Counterterrorism officials in Washington have said a handful of senior al-Qaida operatives who fled to Iran after the war in Afghanistan in 2001 may have developed a working relationship with a secretive military unit linked to Iran's religious hard-liners.

U.S. officials caution, however, that any Iranian link to fighting in Afghanistan, notably in providing weapons to Taliban fighters, remains cloudy.

Iran has rejected the charges.

Boucher, who was in Brussels for talks with European Union officials on Afghanistan and the wider central Asian region, reiterated appeals for European allies to contribute troops to bolster NATO forces in the south and east of Afghanistan, which is facing the heaviest Taliban resistance.

Spain, Italy, Germany and France, members of both the EU and NATO, have refused to send more troops or to move existing forces in Afghanistan.

Boucher said the aim of this year's reconstruction efforts was to ensure the spread of government authority from Kabul to outlying regions by building roads, setting up schools and police stations, and providing electricity.

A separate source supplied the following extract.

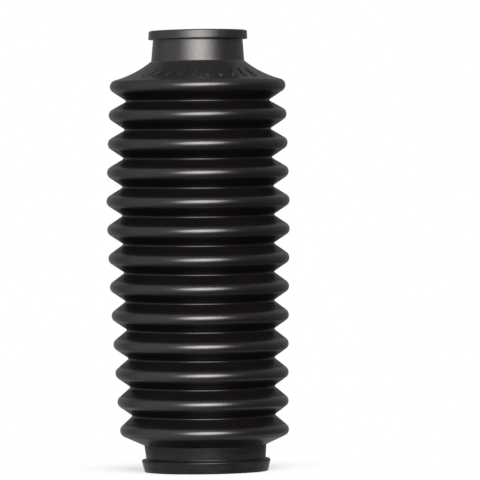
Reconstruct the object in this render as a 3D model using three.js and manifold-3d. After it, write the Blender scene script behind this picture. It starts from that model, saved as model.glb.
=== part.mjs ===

"It's to build the Afghan government and its ability to provide security, provide economic opportunity, provide good government for the people of Afghanistan," Boucher said.

The United States has around 27,000 troops in Afghanistan and has offered US$11.6 billion (EUR8.56 billion) in new aid for the country.

The 27-nation EU in February proposed a EUR600 million (US$813 million) package for Afghanistan for health, justice and rural development over the next four years, and EU nations has agreed to set up a police training mission that could be deployed as early as May.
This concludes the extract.